#### [TASK GOAL]
Copy every line, exactly and only, from the line containing "What FreeCAD Python" to the line containing "side_seat_flare_angle = 1.615", both lines included.

#### [RECORDED INFORMATION]

* Begin *

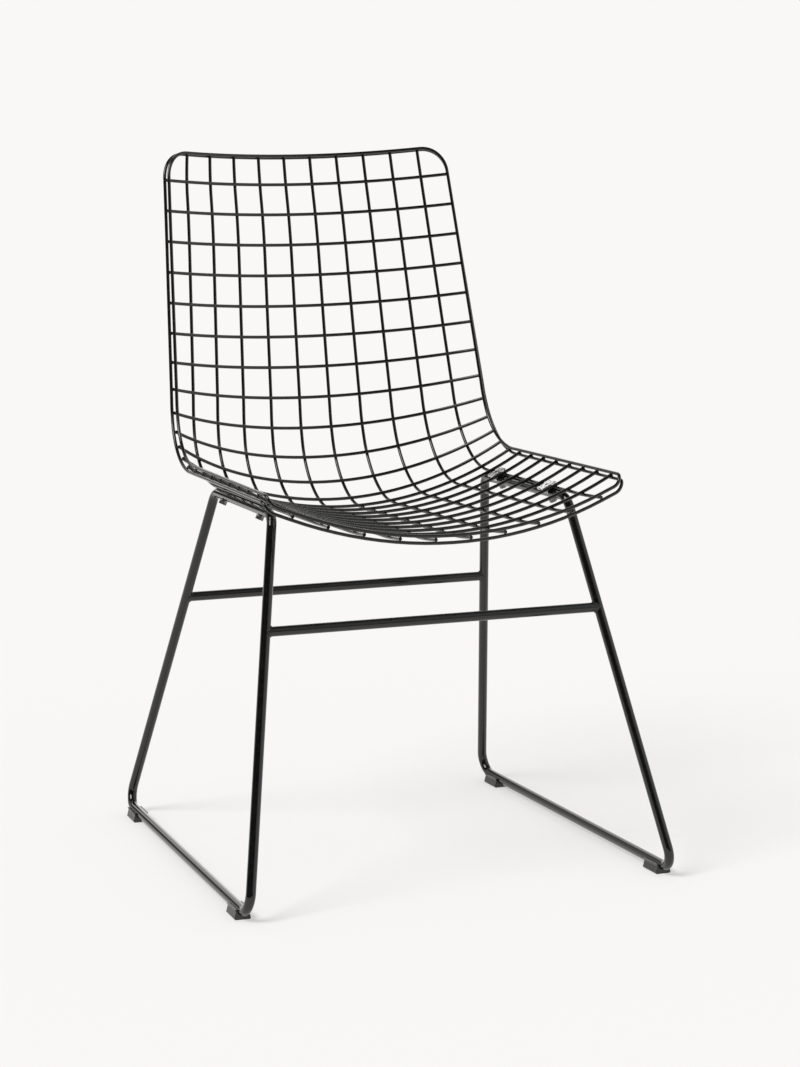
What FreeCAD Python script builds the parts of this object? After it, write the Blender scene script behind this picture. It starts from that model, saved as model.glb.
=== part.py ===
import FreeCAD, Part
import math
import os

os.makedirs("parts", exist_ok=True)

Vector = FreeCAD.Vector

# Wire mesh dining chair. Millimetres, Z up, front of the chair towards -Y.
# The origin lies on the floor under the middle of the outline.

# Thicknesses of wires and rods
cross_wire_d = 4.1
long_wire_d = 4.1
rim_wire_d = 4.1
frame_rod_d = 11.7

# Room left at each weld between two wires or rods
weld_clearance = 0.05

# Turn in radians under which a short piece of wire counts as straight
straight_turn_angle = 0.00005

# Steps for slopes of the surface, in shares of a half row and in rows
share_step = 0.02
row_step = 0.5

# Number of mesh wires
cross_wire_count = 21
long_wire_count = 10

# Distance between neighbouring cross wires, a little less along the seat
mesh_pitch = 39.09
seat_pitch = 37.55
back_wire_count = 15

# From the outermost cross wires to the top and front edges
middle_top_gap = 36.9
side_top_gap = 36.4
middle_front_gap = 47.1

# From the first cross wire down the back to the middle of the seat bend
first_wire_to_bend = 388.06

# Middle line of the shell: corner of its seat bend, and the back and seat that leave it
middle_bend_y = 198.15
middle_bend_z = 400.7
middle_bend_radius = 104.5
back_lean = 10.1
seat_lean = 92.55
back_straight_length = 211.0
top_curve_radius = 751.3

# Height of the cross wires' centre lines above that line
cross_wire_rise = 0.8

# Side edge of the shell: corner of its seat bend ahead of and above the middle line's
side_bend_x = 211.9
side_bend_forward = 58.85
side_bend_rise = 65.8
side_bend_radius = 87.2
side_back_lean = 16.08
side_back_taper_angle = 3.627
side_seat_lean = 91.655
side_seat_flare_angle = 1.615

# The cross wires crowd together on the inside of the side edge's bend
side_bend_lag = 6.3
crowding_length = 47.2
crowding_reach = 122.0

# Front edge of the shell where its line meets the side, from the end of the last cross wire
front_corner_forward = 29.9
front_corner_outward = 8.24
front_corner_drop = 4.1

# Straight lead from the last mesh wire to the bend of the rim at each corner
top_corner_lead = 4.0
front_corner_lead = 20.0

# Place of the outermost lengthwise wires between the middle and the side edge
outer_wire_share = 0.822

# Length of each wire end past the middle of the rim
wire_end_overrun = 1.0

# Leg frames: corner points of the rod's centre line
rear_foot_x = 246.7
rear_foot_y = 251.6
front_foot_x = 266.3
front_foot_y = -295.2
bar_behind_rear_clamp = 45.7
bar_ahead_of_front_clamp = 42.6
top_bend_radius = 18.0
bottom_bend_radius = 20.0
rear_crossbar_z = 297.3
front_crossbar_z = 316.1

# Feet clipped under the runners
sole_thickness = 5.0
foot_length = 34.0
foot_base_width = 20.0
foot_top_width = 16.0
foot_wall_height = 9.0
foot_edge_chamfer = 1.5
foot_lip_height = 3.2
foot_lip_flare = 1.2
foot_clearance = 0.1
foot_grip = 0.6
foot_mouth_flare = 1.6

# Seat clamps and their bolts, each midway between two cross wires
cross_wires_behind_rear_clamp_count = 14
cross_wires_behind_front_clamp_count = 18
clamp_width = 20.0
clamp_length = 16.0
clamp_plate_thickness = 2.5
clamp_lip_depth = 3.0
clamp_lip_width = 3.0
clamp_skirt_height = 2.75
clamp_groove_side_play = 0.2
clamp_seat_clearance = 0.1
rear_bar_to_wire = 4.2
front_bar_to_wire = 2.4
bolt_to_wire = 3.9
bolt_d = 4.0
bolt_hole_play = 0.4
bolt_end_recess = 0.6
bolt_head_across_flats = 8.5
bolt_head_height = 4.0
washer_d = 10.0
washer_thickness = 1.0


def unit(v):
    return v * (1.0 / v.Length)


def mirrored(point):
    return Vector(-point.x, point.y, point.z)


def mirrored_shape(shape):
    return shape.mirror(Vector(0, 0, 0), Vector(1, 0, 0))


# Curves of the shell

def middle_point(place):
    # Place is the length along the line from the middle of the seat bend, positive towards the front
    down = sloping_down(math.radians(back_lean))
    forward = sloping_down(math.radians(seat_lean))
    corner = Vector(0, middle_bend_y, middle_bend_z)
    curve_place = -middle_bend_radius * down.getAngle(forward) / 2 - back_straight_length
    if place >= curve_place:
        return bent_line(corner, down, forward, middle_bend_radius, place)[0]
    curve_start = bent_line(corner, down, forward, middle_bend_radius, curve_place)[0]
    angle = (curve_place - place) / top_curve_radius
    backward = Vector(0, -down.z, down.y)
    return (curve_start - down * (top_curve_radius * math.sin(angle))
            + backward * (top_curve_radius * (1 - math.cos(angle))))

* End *
* Begin *

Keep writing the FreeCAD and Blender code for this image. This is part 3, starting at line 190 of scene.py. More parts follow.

* End *

#### [ANSWER IN FULL]
What FreeCAD Python script builds the parts of this object? After it, write the Blender scene script behind this picture. It starts from that model, saved as model.glb.
=== part.py ===
import FreeCAD, Part
import math
import os

os.makedirs("parts", exist_ok=True)

Vector = FreeCAD.Vector

# Wire mesh dining chair. Millimetres, Z up, front of the chair towards -Y.
# The origin lies on the floor under the middle of the outline.

# Thicknesses of wires and rods
cross_wire_d = 4.1
long_wire_d = 4.1
rim_wire_d = 4.1
frame_rod_d = 11.7

# Room left at each weld between two wires or rods
weld_clearance = 0.05

# Turn in radians under which a short piece of wire counts as straight
straight_turn_angle = 0.00005

# Steps for slopes of the surface, in shares of a half row and in rows
share_step = 0.02
row_step = 0.5

# Number of mesh wires
cross_wire_count = 21
long_wire_count = 10

# Distance between neighbouring cross wires, a little less along the seat
mesh_pitch = 39.09
seat_pitch = 37.55
back_wire_count = 15

# From the outermost cross wires to the top and front edges
middle_top_gap = 36.9
side_top_gap = 36.4
middle_front_gap = 47.1

# From the first cross wire down the back to the middle of the seat bend
first_wire_to_bend = 388.06

# Middle line of the shell: corner of its seat bend, and the back and seat that leave it
middle_bend_y = 198.15
middle_bend_z = 400.7
middle_bend_radius = 104.5
back_lean = 10.1
seat_lean = 92.55
back_straight_length = 211.0
top_curve_radius = 751.3

# Height of the cross wires' centre lines above that line
cross_wire_rise = 0.8

# Side edge of the shell: corner of its seat bend ahead of and above the middle line's
side_bend_x = 211.9
side_bend_forward = 58.85
side_bend_rise = 65.8
side_bend_radius = 87.2
side_back_lean = 16.08
side_back_taper_angle = 3.627
side_seat_lean = 91.655
side_seat_flare_angle = 1.615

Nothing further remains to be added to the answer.